*Records to process*
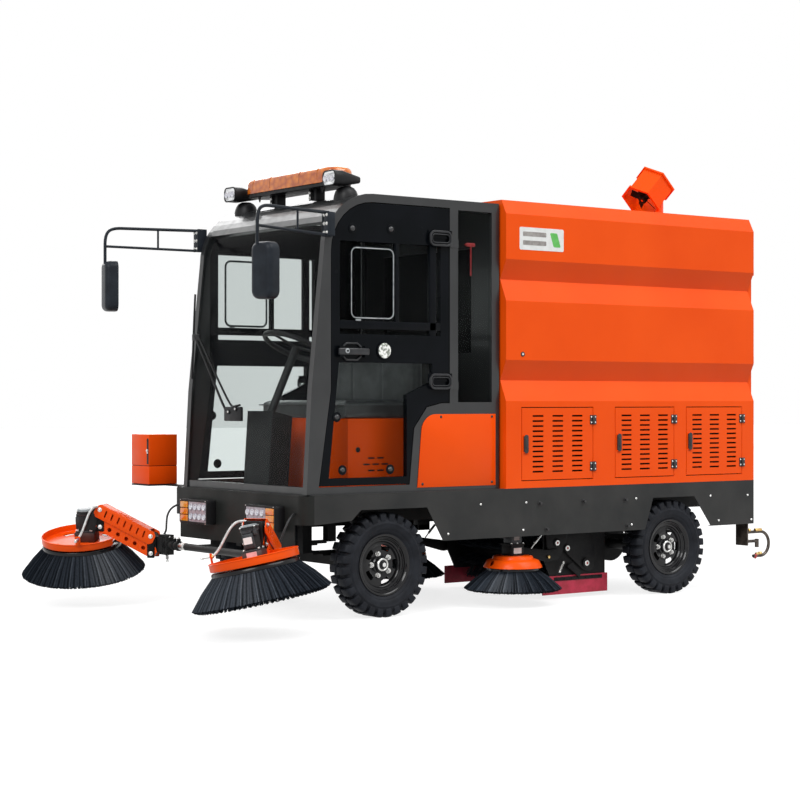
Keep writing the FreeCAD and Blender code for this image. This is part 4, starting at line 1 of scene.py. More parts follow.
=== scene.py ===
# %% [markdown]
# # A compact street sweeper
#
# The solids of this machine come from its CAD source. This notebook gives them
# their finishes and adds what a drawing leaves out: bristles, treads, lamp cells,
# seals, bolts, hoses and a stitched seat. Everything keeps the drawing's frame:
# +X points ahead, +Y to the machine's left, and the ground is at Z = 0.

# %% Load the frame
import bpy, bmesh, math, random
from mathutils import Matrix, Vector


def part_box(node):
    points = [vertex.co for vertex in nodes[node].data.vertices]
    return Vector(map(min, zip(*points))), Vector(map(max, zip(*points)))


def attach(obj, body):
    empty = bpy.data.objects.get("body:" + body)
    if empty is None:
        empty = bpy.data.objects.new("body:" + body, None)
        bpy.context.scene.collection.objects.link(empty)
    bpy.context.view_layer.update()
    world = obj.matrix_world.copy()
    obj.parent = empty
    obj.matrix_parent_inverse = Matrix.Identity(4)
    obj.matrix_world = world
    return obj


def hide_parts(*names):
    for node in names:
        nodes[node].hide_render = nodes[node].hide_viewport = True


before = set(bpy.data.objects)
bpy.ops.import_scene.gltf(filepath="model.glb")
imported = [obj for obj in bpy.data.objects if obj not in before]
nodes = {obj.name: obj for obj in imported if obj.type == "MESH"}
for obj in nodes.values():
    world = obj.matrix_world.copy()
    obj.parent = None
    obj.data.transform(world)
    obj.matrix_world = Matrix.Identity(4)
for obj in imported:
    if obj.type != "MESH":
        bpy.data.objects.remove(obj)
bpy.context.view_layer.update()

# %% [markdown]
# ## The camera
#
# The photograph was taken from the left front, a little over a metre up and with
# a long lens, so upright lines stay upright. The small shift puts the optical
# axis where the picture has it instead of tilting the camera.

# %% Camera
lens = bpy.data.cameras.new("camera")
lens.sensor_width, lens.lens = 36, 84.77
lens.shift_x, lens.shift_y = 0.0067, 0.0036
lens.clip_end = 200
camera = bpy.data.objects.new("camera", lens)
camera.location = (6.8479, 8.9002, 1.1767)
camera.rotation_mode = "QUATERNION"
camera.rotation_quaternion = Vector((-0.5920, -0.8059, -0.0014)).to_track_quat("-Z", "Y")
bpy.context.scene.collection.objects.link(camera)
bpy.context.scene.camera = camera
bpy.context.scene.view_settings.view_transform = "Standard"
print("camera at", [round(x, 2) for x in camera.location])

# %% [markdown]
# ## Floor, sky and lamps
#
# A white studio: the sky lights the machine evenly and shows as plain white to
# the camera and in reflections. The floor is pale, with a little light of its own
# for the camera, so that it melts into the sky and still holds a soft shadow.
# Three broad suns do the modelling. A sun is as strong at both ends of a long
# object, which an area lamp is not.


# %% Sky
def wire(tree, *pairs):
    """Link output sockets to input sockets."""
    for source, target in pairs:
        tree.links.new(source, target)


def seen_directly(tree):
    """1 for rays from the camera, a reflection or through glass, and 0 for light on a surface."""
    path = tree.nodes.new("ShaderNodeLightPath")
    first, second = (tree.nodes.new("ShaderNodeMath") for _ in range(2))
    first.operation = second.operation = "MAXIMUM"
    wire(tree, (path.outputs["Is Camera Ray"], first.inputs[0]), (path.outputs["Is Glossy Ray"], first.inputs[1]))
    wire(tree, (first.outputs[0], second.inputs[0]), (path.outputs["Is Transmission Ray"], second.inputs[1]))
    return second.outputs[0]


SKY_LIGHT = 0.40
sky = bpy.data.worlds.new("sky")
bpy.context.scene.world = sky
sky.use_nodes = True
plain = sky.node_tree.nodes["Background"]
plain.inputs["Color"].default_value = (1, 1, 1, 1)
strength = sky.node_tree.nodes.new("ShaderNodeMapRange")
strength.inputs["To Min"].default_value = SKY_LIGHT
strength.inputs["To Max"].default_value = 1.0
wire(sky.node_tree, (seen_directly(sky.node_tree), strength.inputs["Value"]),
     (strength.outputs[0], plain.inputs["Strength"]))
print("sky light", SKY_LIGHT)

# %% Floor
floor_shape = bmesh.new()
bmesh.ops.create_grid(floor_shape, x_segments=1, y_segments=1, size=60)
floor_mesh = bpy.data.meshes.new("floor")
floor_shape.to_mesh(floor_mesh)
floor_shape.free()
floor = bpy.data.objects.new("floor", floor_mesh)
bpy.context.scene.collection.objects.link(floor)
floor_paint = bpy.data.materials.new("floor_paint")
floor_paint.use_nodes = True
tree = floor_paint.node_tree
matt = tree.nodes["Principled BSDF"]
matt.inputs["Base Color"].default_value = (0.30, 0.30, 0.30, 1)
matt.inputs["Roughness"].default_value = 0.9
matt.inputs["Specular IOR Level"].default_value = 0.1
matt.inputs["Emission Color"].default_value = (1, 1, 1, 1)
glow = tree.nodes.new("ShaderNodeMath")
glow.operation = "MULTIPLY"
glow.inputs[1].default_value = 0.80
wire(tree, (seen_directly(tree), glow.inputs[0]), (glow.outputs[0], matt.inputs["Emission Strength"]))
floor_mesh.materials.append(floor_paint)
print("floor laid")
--
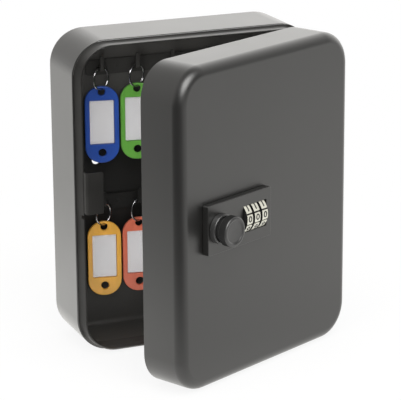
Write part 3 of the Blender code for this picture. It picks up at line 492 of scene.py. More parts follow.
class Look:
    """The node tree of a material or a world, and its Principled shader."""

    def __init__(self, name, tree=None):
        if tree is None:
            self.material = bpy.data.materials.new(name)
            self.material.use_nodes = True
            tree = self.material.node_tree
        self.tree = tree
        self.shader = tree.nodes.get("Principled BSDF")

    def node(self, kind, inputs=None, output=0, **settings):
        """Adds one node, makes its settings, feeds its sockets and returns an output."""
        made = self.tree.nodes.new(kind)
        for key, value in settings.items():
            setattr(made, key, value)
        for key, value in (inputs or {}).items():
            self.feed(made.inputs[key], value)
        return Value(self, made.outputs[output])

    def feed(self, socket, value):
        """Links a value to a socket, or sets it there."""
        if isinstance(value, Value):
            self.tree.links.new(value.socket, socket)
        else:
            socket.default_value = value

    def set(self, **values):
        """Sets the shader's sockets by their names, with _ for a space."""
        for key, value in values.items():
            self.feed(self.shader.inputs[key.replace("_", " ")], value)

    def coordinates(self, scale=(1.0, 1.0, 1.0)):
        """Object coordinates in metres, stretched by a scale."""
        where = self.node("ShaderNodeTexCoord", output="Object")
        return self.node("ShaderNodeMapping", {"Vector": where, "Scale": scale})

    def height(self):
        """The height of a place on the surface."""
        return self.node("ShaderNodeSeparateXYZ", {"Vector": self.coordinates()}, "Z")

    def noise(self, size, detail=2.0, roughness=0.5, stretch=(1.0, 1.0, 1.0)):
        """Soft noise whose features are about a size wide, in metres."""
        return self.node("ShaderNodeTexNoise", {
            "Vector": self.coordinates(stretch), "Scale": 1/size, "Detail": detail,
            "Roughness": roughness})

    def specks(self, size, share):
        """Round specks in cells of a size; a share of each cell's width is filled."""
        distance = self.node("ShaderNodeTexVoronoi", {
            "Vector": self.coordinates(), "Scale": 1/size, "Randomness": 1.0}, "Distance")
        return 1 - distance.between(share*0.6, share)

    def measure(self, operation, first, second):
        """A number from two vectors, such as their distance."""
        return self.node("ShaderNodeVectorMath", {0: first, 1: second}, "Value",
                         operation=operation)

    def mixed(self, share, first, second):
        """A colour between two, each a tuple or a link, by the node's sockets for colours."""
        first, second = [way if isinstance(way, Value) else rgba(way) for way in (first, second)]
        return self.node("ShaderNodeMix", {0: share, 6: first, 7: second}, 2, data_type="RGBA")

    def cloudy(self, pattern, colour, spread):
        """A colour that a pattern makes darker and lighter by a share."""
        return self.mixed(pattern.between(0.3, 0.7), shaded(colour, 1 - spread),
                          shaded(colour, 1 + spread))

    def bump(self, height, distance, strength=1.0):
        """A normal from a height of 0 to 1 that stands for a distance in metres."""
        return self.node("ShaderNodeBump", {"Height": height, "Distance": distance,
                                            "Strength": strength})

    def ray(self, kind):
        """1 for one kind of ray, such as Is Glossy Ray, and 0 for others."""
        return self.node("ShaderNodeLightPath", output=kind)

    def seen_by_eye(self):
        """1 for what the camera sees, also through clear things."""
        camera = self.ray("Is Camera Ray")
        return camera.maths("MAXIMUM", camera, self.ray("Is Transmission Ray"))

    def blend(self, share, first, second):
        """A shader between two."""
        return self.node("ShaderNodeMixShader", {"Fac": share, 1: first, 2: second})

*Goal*
Report how many lines of the listing hold the string "this", giving only the number.

*The completed task*
3